• **The request**: Go through the listing and write out all of it exactly.

• **Collected data**:
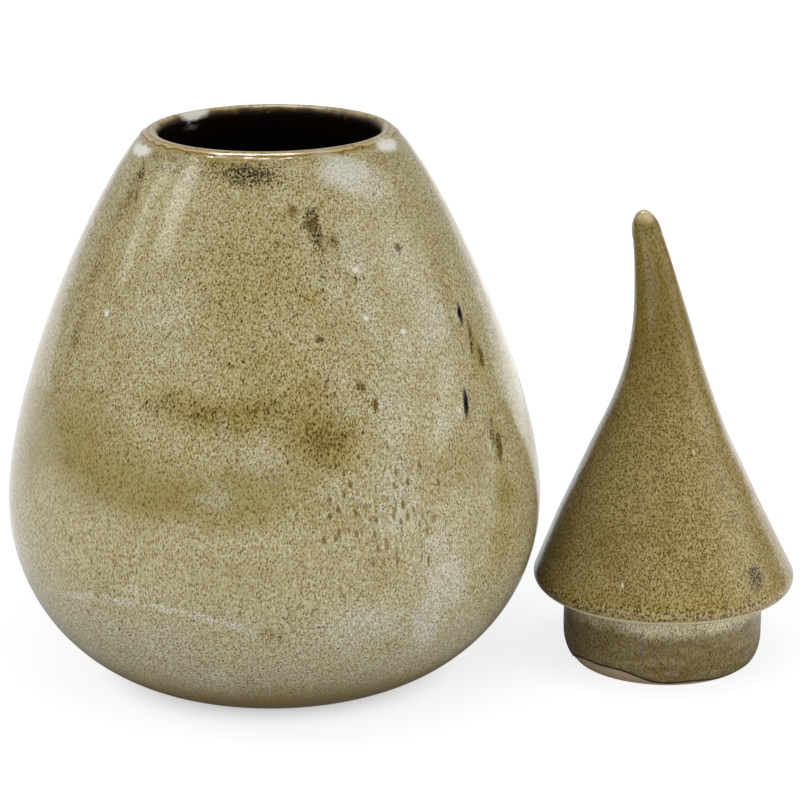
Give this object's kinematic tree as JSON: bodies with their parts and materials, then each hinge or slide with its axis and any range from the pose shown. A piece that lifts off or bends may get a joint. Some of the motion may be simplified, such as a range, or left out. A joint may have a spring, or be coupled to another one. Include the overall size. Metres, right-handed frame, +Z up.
{
  "type": "canister jar",
  "caption": "Egg-shaped glazed stoneware canister jar with a rounded lip, and a hollow horn-shaped lid whose plug drops into the mouth.",
  "frame": {"origin": "on the table, at the centre of the ground that the jar and the lid beside it cover", "axes": "+X from the jar towards the lid, +Y away from the viewer, +Z up"},
  "size_m": [0.2968, 0.2, 0.2072],
  "materials": {
    "jar_glaze": "glossy speckled olive-tan glaze with brown clouds",
    "lid_glaze": "glossy, evenly speckled olive-brown glaze"
  },
  "bodies": {
    "jar": {"jar_body": "jar_glaze"},
    "lid": {"lid": "lid_glaze"}
  },
  "joints": [
    {"name": "lid_lift", "type": "slide", "parent": "jar", "child": "lid", "axis": [0.1736, 0, 0.9848], "range_m": [0, 0.225]}
  ]
}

• **Answer to this task**:
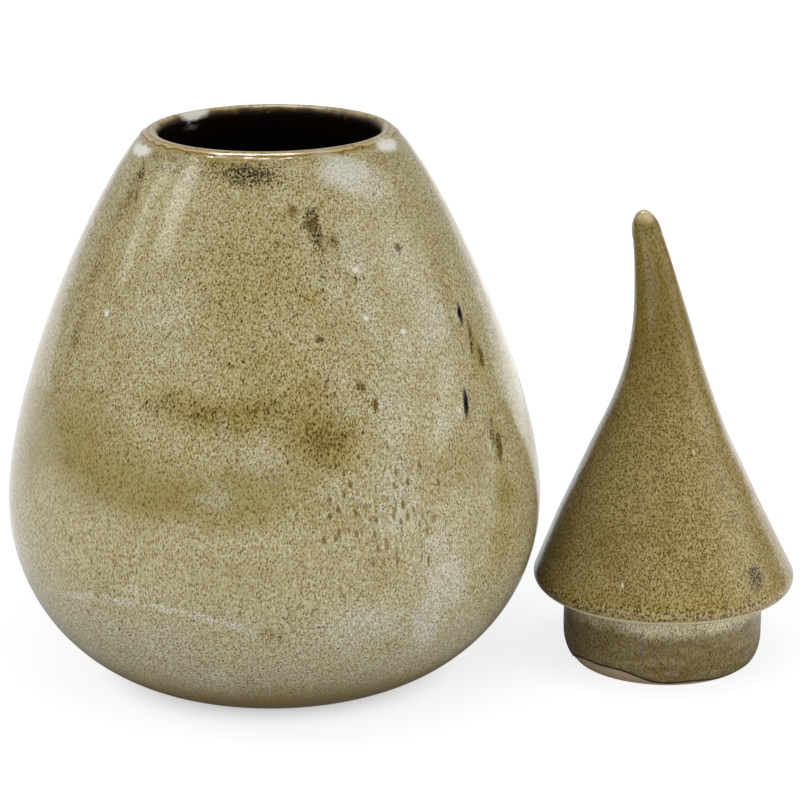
Give this object's kinematic tree as JSON: bodies with their parts and materials, then each hinge or slide with its axis and any range from the pose shown. A piece that lifts off or bends may get a joint. Some of the motion may be simplified, such as a range, or left out. A joint may have a spring, or be coupled to another one. Include the overall size. Metres, right-handed frame, +Z up.
{
  "type": "canister jar",
  "caption": "Egg-shaped glazed stoneware canister jar with a rounded lip, and a hollow horn-shaped lid whose plug drops into the mouth.",
  "frame": {"origin": "on the table, at the centre of the ground that the jar and the lid beside it cover", "axes": "+X from the jar towards the lid, +Y away from the viewer, +Z up"},
  "size_m": [0.2968, 0.2, 0.2072],
  "materials": {
    "jar_glaze": "glossy speckled olive-tan glaze with brown clouds",
    "lid_glaze": "glossy, evenly speckled olive-brown glaze"
  },
  "bodies": {
    "jar": {"jar_body": "jar_glaze"},
    "lid": {"lid": "lid_glaze"}
  },
  "joints": [
    {"name": "lid_lift", "type": "slide", "parent": "jar", "child": "lid", "axis": [0.1736, 0, 0.9848], "range_m": [0, 0.225]}
  ]
}